401(k)s are for better or worse the main retirement savings vehicle for workers today. The good news is that average 401(k) balances have doubled from their 2008 lows. So you would think that American workers are back on track? The bad news is that the 401(k) wasn’t built with the intention of carrying the load for the vast majority of Americans. From Morningstar:
“The problem with 401(k)s are a couple,” said Vanguard founder Jack Bogle at our June 2013 Investment Conference. “The big one for me is, it’s a thrift plan that we’ve tried to redesign into a retirement plan. It was never created to be a retirement plan.” Among the plan’s shortfalls, he said, is the ability for workers to withdraw their savings too easily, an all-too-common decision for many Americans as they move from one job to another.
Helaine Olen, author of Pound Foolish: Exposing the Dark Side of the Personal Finance Industry, has an even darker view of the American retirement saving systems and the 401(k) plan. From Salon:
The truth is this: the concept of a do-it-yourself retirement was a fraud. It was a fraud because to expect people to save up enough money to see themselves through a 20- or 30-year retirement was a dubious proposition in the best of circumstances. It was a fraud because it allowed hustlers in the financial sector to prey on ordinary people with little knowledge of sophisticated financial instruments and schemes.
So given all that is the biggest problem with 401(k) plans that they don’t provide investors access to alternative asset classes? According to Scott Higbee writing at WSJ this deficiency is indeed a big problem. Higbee writes:
Meanwhile, more than 50 million Americans rely on 401(k) plans for their retirement that typically are self-managed and restricted to a combination of traditional assets of stocks, bonds and cash. These defined-contribution plans generally don’t provide investors with the opportunity to add a range of alternative assets to the mix. Given the current dismal yields on mainstream fixed-income securities, they should.

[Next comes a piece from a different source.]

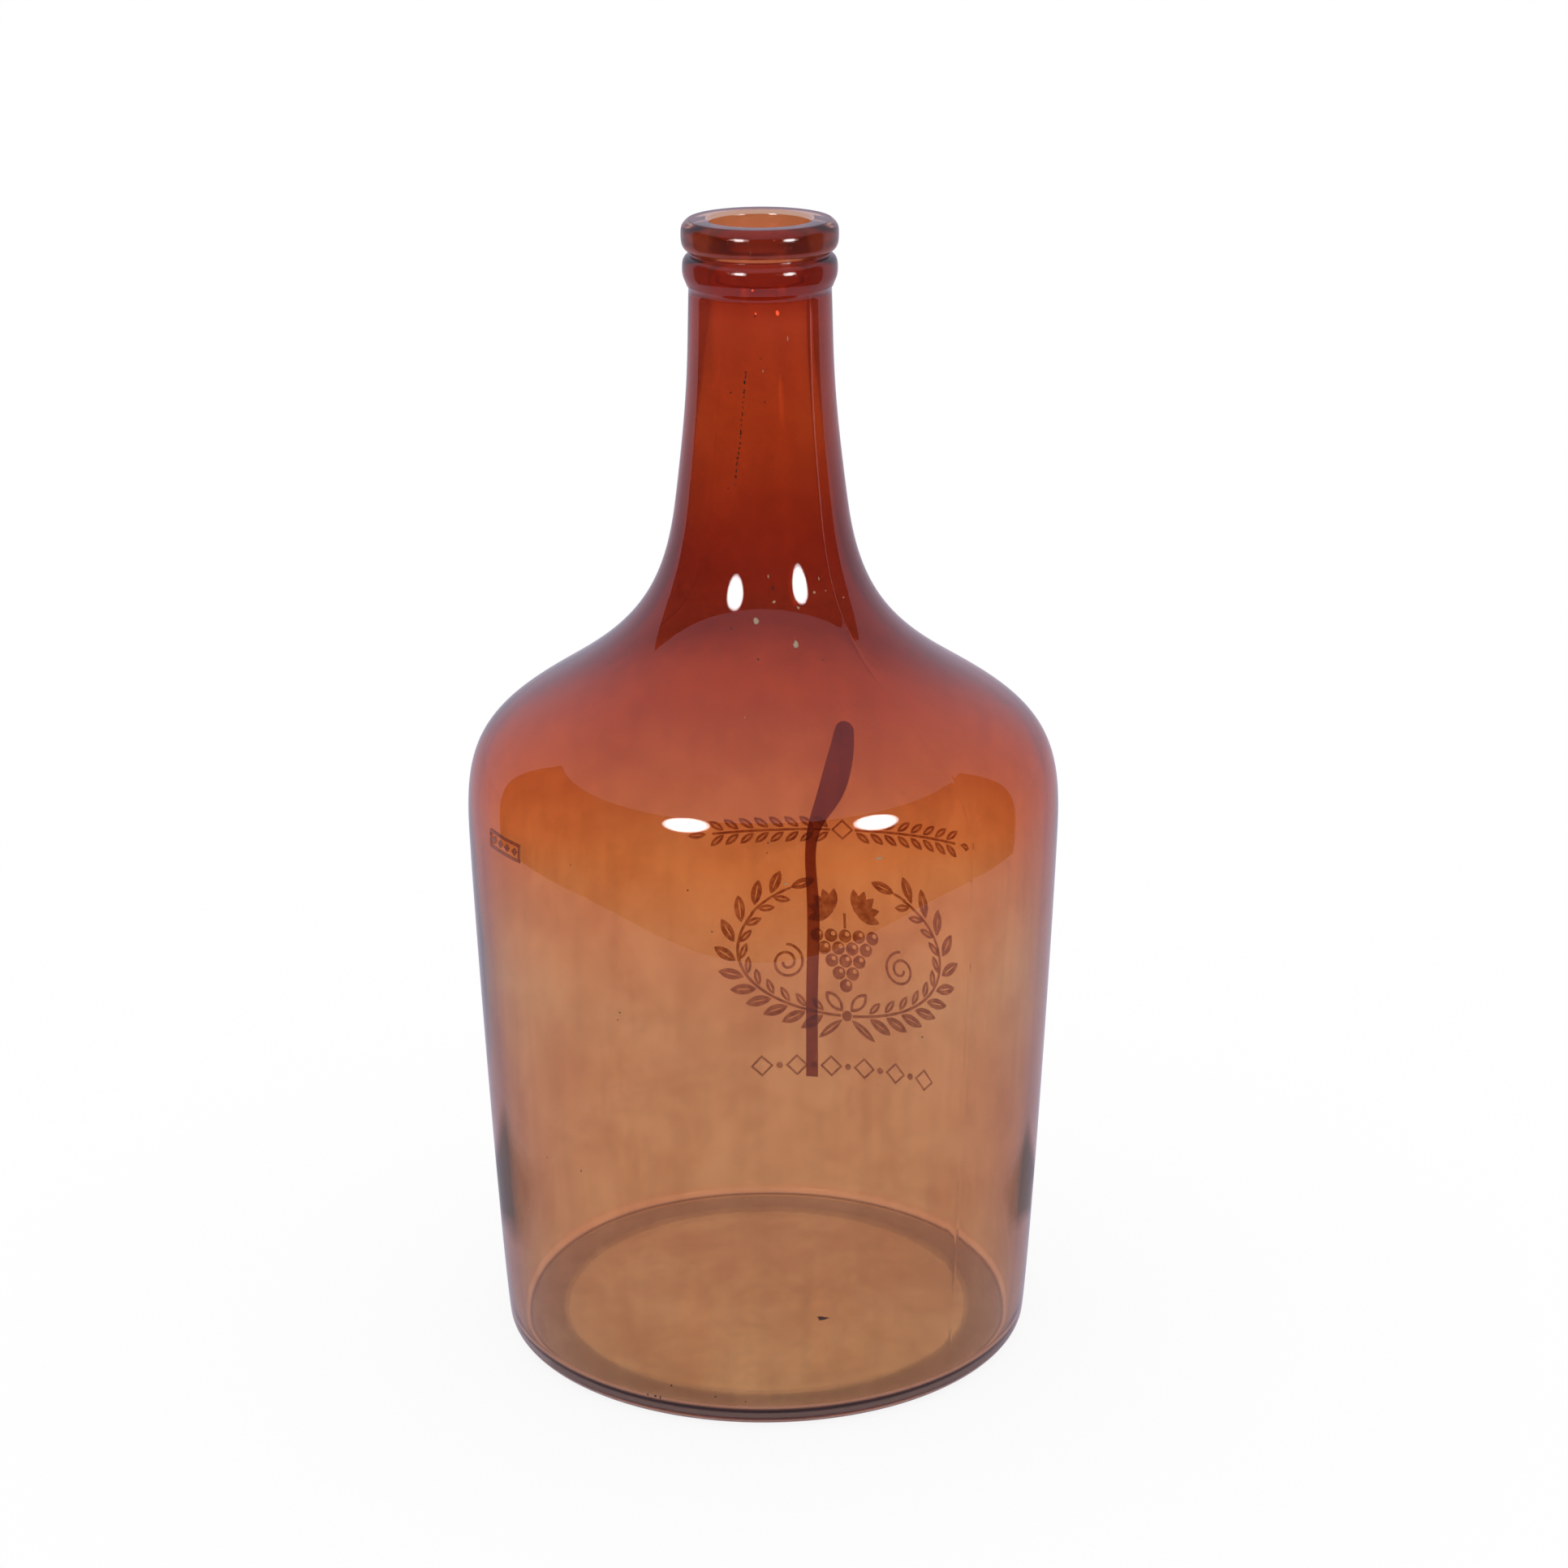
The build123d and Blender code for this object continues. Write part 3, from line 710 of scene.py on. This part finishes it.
def foot_bands(material, place, under, stops, top):
    """Bands round the axis, below a height, over another colour.

    Each stop is (distance from the axis, colour, cover).
    """
    along = split_up(material, place)
    flat = node(material, "ShaderNodeCombineXYZ")
    reach = node(material, "ShaderNodeVectorMath", operation="LENGTH")
    wire(material, along["X"], flat.inputs["X"], along["Y"], flat.inputs["Y"],
         flat.outputs[0], reach.inputs[0])
    share = calculated(material, "DIVIDE", reach.outputs["Value"], FOOT_RADIUS)
    stops = [(radius / FOOT_RADIUS, colour, cover) for radius, colour, cover in stops]
    band, cover = ramp(material, share, stops)
    low = ranged(material, along["Z"], top, top - BAND_FADE, 0, 1)
    return mixed(material, calculated(material, "MULTIPLY", low, cover), under, band)


def clear_glass():
    """Clear glass, amber in the thick mouth, painted shadow grey on its worn foot, with an uneven
    polish.
    """
    material, shader = see_through("clear_glass", GLASS_IOR)
    place = own_place(material)
    height = split_up(material, place)["Z"]
    worn = ranged(material, height, 0, WORN_HEIGHT, RING_ROUGHNESS, 0)
    haze = ranged(material, height, STRING_FOOT - MM, STRING_TOP, 0, MOUTH_ROUGHNESS,
                  interpolation_type="SMOOTHSTEP")
    wire(material, calculated(material, "ADD", worn, haze), shader.inputs["Roughness"])
    cloud = noise(material, place, Scale=26.0, Detail=2.0)
    bump = node(material, "ShaderNodeBump", Strength=0.05, Distance=0.0006)
    wire(material, cloud, bump.inputs["Height"], bump.outputs[0], shader.inputs["Normal"])
    cast = between(material, cloud, *GLASS_CAST)
    colour = multiplied(material, cast, by_height(material, place, MOUTH_AMBER))
    # Painted contact shadow in grey on the bearing ring and a painted brown tone on the heel
    bearing = FOOT_RADIUS - HEEL_RADIUS
    edge = bearing - BEARING_WIDTH
    stops = ((edge - MM, RING_PAINTED_SHADOW, 0), (edge, RING_PAINTED_SHADOW, 1), (bearing - MM, RING_PAINTED_SHADOW, 1),
             (bearing + MM, HEEL_PAINTED_LIGHT_TONE, 1))
    foot = foot_bands(material, place, (1, 1, 1), stops, HEEL_RADIUS + BAND_FADE)
    wire(material, multiplied(material, colour, foot), shader.inputs["Base Color"])
    return material


def mark_glass():
    """The raised mark: glass in painted shade, as its thick edges look darker than the wall, a
    little uneven.
    """
    material, shader = see_through("mark_glass", GLASS_IOR, MARK_ROUGHNESS)
    cloud = noise(material, own_place(material), Scale=400.0, Detail=2.0)
    wire(material, between(material, cloud, *MARK_PAINTED_SHADE), shader.inputs["Base Color"])
    return material


def tint():
    """See-through tint: its colour deepens with height, with cloudy patches and soft streaks."""
    material, shader = see_through("tint", MATCHED_IOR)
    place = own_place(material)
    cloud = noise(material, place, Scale=34.0, Detail=5.0, Roughness=0.6, Distortion=0.6)
    streak = noise(material, stretched(material, place, STREAK_STRETCH), Scale=170.0, Detail=3.0)
    colour = multiplied(material, by_height(material, place, TINT_BY_HEIGHT),
                        between(material, cloud, *TINT_CLOUDS))
    colour = multiplied(material, colour, between(material, streak, *TINT_STREAKS))
    # Painted shade and painted highlight: a dark line and a light band round the floor's corner
    corner = FOOT_RADIUS - WALL - FLOOR_CORNER
    stops = [(corner + off * MM, line, cover) for off, line, cover in CORNER_PAINTED_LINES]
    colour = foot_bands(material, place, colour, stops, CORNER_PAINTED_LINES_TOP)
    wire(material, colour, shader.inputs["Base Color"])
    return material


def dark_tint():
    """Thick dried tint: dark maroon, with slow streaks along the run."""
    material, shader = see_through("dark_tint", MATCHED_IOR)
    place = stretched(material, own_place(material), RUN_STRETCH)
    cloud = noise(material, place, Scale=160.0, Detail=3.0)
    wire(material, between(material, cloud, *RUN_COLOURS), shader.inputs["Base Color"])
    return material


def ink():
    """Printed brown ink: a film that lets some brown light through, worn and uneven."""
    material, shader = see_through("ink", MATCHED_IOR, through=INK_THROUGH)
    cloud = noise(material, own_place(material), Scale=420.0, Detail=4.0, Roughness=0.65)
    wire(material, between(material, cloud, *INK_COLOURS), shader.inputs["Base Color"],
         ranged(material, cloud, *INK_NOISE_SPAN, *INK_COVER), shader.inputs["Alpha"])
    return material


def speck_colour(name, dark, light):
    """A matt speck whose colour varies from grain to grain, with its shader."""
    material, shader = new_material(name)
    shader.inputs["Roughness"].default_value = SPECK_ROUGHNESS
    cloud = noise(material, own_place(material), Scale=300.0, Detail=2.0)
    wire(material, between(material, cloud, dark, light), shader.inputs["Base Color"])
    return material, shader


def dress(names, material):
    """Gives CAD nodes that stay a material."""
    for name in names:
        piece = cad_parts[name]
        piece.data.materials.clear()
        piece.data.materials.append(material)


def turned(points):
    """Places given as seen from the photo's camera, turned about Z into the part's frame."""
    a = radians(VIEW_TURN)
    points = np.atleast_2d(np.array(points, float))
    x = points[:, 0] * cos(a) - points[:, 1] * sin(a)
    y = points[:, 0] * sin(a) + points[:, 1] * cos(a)
    return np.stack((x, y, points[:, 2]), 1)


def floor():
    """A wide pale floor a hair under the glass, lit a little from below as a light table is."""
    corners = [(x * FLOOR_REACH, y * FLOOR_REACH, -FLOOR_DROP)
               for x, y in ((-1, -1), (1, -1), (1, 1), (-1, 1))]
    made = new_object("floor", corners, [(0, 1, 2, 3)])
    material, shader = new_material("floor_white")
    shader.inputs["Base Color"].default_value = (*FLOOR_GREY, 1)
    shader.inputs["Roughness"].default_value = 1
    shader.inputs["Specular IOR Level"].default_value = 0
    shader.inputs["Emission Strength"].default_value = 1
    glow = mixed(material, in_gloss(material), FLOOR_GLOW, FLOOR_GLOSS)
    wire(material, glow, shader.inputs["Emission Color"])
    made.data.materials.append(material)
    return made


def in_gloss(material):
    """One for light that was mirrored on its way to the camera, zero for the rest."""
    path = node(material, "ShaderNodeLightPath")
    return calculated(material, "GREATER_THAN", path.outputs["Glossy Depth"], 0.5)


def seen_in_gloss(name, strength, within, colour):
    """A card's light, which shows only in gloss: its strength outside the glass and within it.

    Where the card's "cover" is low it lets the room behind it through.
    """
    material = bpy.data.materials.new(name)
    material.use_nodes = True
    material.node_tree.nodes.clear()
    material.cycles.emission_sampling = "NONE"
    path = node(material, "ShaderNodeLightPath")
    shape = node(material, "ShaderNodeAttribute", attribute_name="cover")
    clear = node(material, "ShaderNodeBsdfTransparent")
    glow = node(material, "ShaderNodeEmission", Color=(*colour, 1))
    level = ranged(material, path.outputs["Transmission Depth"], 0, 1, strength, within)
    cover = calculated(material, "MULTIPLY", in_gloss(material), shape.outputs["Fac"])
    mix = node(material, "ShaderNodeMixShader")
    out = node(material, "ShaderNodeOutputMaterial")
    wire(material, level, glow.inputs["Strength"], cover, mix.inputs[0],
         clear.outputs[0], mix.inputs[1], glow.outputs[0], mix.inputs[2],
         mix.outputs[0], out.inputs["Surface"])
    return material


def card(name, places, faces, covers, strength, within, colour=(1, 1, 1)):
    """A studio card, placed as seen from the camera, that neither the camera nor the floor sees.

    Each corner's cover says how fully the card hides what is behind it.
    """
    made = new_object(name, turned(places).tolist(), faces)
    layer = made.data.attributes.new("cover", "FLOAT", "POINT")
    layer.data.foreach_set("value", covers)
    made.data.materials.append(seen_in_gloss(name, strength, within, colour))
    made.visible_camera = False
    made.visible_diffuse = False
    made.visible_shadow = False
    return made


def softbox(name, azimuth, elevation):
    """A round softbox that faces the bottle and fades at its rim, placed by its direction."""
    a, e = radians(azimuth), radians(elevation)
    away = np.array((sin(a) * cos(e), -cos(a) * cos(e), sin(e)))
    across = np.array((cos(a), sin(a), 0))
    up = np.cross(across, -away)
    up /= np.linalg.norm(up)
    middle = away * SOFTBOX_DISTANCE + np.array((0, 0, CARDS_MIDDLE))
    turns = SOFTBOX_TURNS
    angle = np.linspace(0, 2 * pi, turns, endpoint=False)[:, None]
    round_way = (np.cos(angle) * across + np.sin(angle) * up) * SOFTBOX_WIDTH / 2
    places = np.vstack([middle[None, :]]
                       + [middle + round_way * share for share, cover in SOFTBOX_RINGS])
    covers = np.concatenate([[1]] + [np.full(turns, cover) for share, cover in SOFTBOX_RINGS])
    faces = [(0, 1 + i, 1 + (i + 1) % turns) for i in range(turns)]
    for ring in range(len(SOFTBOX_RINGS) - 1):
        low = 1 + ring * turns
        high = low + turns
        faces += [(low + i, high + i, high + (i + 1) % turns, low + (i + 1) % turns)
                  for i in range(turns)]
    return card(name, places, faces, covers, SOFTBOX_GLOSS, SOFTBOX_WITHIN)


def dark_room():
    """The dark side of the room, in front of the bottle: a curved screen past the table's edge.

    Its distance is near + deeper (1 - cos a) / (1 - cos side), its top at one angle all along.
    """
    steps = DARK_ROOM_STEPS
    azimuth = np.radians(np.linspace(*DARK_ROOM_SPAN, steps + 1))
    bulge = (1 - np.cos(azimuth)) / (1 - cos(radians(DARK_ROOM_SIDE)))
    reach = DARK_ROOM_NEAR + DARK_ROOM_DEEPER * bulge
    foot = np.full(steps + 1, DARK_ROOM_FOOT)
    low = np.stack((reach * np.sin(azimuth), -reach * np.cos(azimuth), foot), 1)
    high = low.copy()
    high[:, 2] = CARDS_MIDDLE + reach * np.tan(np.radians(DARK_ROOM_TOP))
    faces = [(i, i + 1, steps + 2 + i, steps + 1 + i) for i in range(steps)]
    covers = np.ones(2 * (steps + 1))
    return card("dark_room", np.vstack((low, high)), faces, covers,
                DARK_ROOM_GLOSS, DARK_ROOM_WITHIN)


def floor_shade(name, side_sign, near, far, start, end):
    """A dark thing on the table that only the glass mirrors: a wavy patch with soft edges.

    Its near edge is near + wave (sin 9s + 0.4 sin 21s) - bend (y - start), s along its length.
    """
    y = np.linspace(start, end, SHADE_ROWS)[:, None]
    share = (y - start) / (end - start)
    wave = SHADE_WAVE * (np.sin(9 * share) + 0.4 * np.sin(21 * share))
    inner = near + wave - SHADE_BEND * (y - start)
    soft = SHADE_SOFT_SHARE * (far - near)
    x = side_sign * np.hstack((inner, inner + soft, far - soft + 0 * y, far + 0 * y))
    points = np.stack((x, y + 0 * x, SHADE_LIFT + 0 * x), -1).reshape(-1, 3)
    first = (np.arange(SHADE_ROWS - 1)[:, None] * 4 + np.arange(3)).reshape(-1, 1)
    faces = (first + np.array((0, 1, 5, 4))).tolist()
    fade = np.clip(np.sin(pi * share) * 2, 0, 1) * np.array((0, 1, 1, 0))
    return card(name, points, faces, fade.reshape(-1), SHADE_GLOSS, SHADE_GLOSS, SHADE_BLUE)


def white_surroundings():
    """Even white light from all around, while gloss shows the dimmer walls of the room."""
    world = bpy.data.worlds.new("white_studio")
    scene.world = world
    world.use_nodes = True
    background = world.node_tree.nodes["Background"]
    background.inputs["Strength"].default_value = 1.0
    walls = mixed(world, in_gloss(world), (1, 1, 1), ROOM_GLOSS)
    wire(world, walls, background.inputs["Color"])


def photo_camera():
    """The camera at the photo's place: it looks down at the bottle from behind the print."""
    pitch, yaw, roll = (radians(a) for a in (CAMERA_PITCH, CAMERA_YAW, CAMERA_ROLL))
    ahead = np.array((sin(yaw) * cos(pitch), cos(yaw) * cos(pitch), -sin(pitch)))
    level = np.array((cos(yaw), -sin(yaw), 0))
    above = np.cross(level, ahead)
    right = cos(roll) * level + sin(roll) * above
    up = -sin(roll) * level + cos(roll) * above
    axes = turned((right, up, -ahead))
    place = turned((0, -CAMERA_DISTANCE, CAMERA_HEIGHT))[0]
    matrix = Matrix.Identity(4)
    for column in range(3):
        for row in range(3):
            matrix[row][column] = axes[column][row]
    matrix.translation = Vector(place)
    data = bpy.data.cameras.new("camera")
    data.sensor_width = CAMERA_SENSOR
    data.lens = CAMERA_LENS
    data.clip_start = CAMERA_CLIP
    made = bpy.data.objects.new("camera", data)
    scene.collection.objects.link(made)
    made.matrix_world = matrix
    scene.camera = made


def see_through_settings():
    """Enough bounces for both walls with their tint, and plain colours."""
    scene.cycles.max_bounces = BOUNCES
    scene.cycles.transmission_bounces = BOUNCES
    scene.cycles.glossy_bounces = BOUNCES
    scene.cycles.transparent_max_bounces = CLEAR_BOUNCES
    scene.view_settings.view_transform = "Standard"
    scene.view_settings.look = "None"


photo_camera()
see_through_settings()
white_surroundings()
floor()
dark_room()
for shade in FLOOR_SHADES:
    floor_shade(*shade)
for lamp in SOFTBOXES:
    softbox(*lamp)

glass = bottle_glass()
glass.data.materials.append(clear_glass())
dress(["tint_lining"], tint())
dress(["tint_run"], dark_tint())
dress([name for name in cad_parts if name.startswith("ink_")], ink())
dress(["shoulder_mark"], mark_glass())

speck_brown, _ = speck_colour("speck_brown", *SPECK_BROWN)
fleck_cream, _ = speck_colour("fleck_cream", *FLECK_CREAM)
# Painted highlights: red glints as small blobs in the wall that glow
painted_glint_red, painted_glint_shader = speck_colour("painted_glint_red", *GLINT_PAINTED_RED)
painted_glint_shader.inputs["Emission Color"].default_value = (*GLINT_PAINTED_GLOW, 1)
painted_glint_shader.inputs["Emission Strength"].default_value = GLINT_PAINTED_GLOW_STRENGTH
scattered_specks().data.materials.append(speck_brown)
floor_flake().data.materials.append(speck_brown)
blobs("cream_flecks", CREAM_FLECKS).data.materials.append(fleck_cream)
blobs("red_painted_glints", RED_PAINTED_GLINTS).data.materials.append(painted_glint_red)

Higbee notes the high incidence of alternative investments in the portfolios of the most sophisticated institutional investors as an argument for allowing a broader range of asset classes in 401(k) plans. The problem with that argument is that alternative assets haven’t necessarily been a boon to these sophisticated investors. As Matthew Klein at Bloomberg writes:
Absolute returns aren’t the only thing that investors should care about. Volatility also matters…Unfortunately, there is no evidence that diversification into alternatives did much good. Drawdowns on endowments during the financial crisis were often the same as, or bigger than, they would have been had the schools held a simple portfolio of stocks and bonds. Making matters worse, alternatives often can’t easily be turned into cash when you need it, forcing schools to unload more of their liquid assets.
Nor should we look to the new class of alternative asset mutual funds for much solace. Larry Swedroe at ETF.com reviews some recent research showing that absolute return mutual funds are generally a disappointment to investors. Swedroe writes:
Thus, we can conclude that absolute-return funds have demonstrated the ability to lose money in both bull and bear markets. The only thing absolute about these funds is how absolutely bad they are. And while mutual funds that use absolute-return strategies are expensive, they’re cheap by hedge fund standards, with their typical fee structure of 2/20 (2 percent annual fee plus 20 percent of the profits).
The fact is that most asset allocation schemes get you pretty much to the same place without putting the burden on investors to seek out alternative assets classes or undertake high turnover tactical asset allocation programs. David Foulke at Turnkey Analyst writes:
Well, the evidence seems to suggest that a simple 60/40 or an equal-weight portfolio allocated across big-muscle movement asset classes is going to get you the 90-95% solution.
It’s great that 401(k) balances have rebounded from their post-crisis nadir. But that shouldn’t obscure the fact that the vast majority of Americans have not saved enough for retirement. The blame for this shouldn’t all be put at the feet of the 401(k) plan. However arguing for a more expansive investment palette for individual investors does little to address the real issues at hand.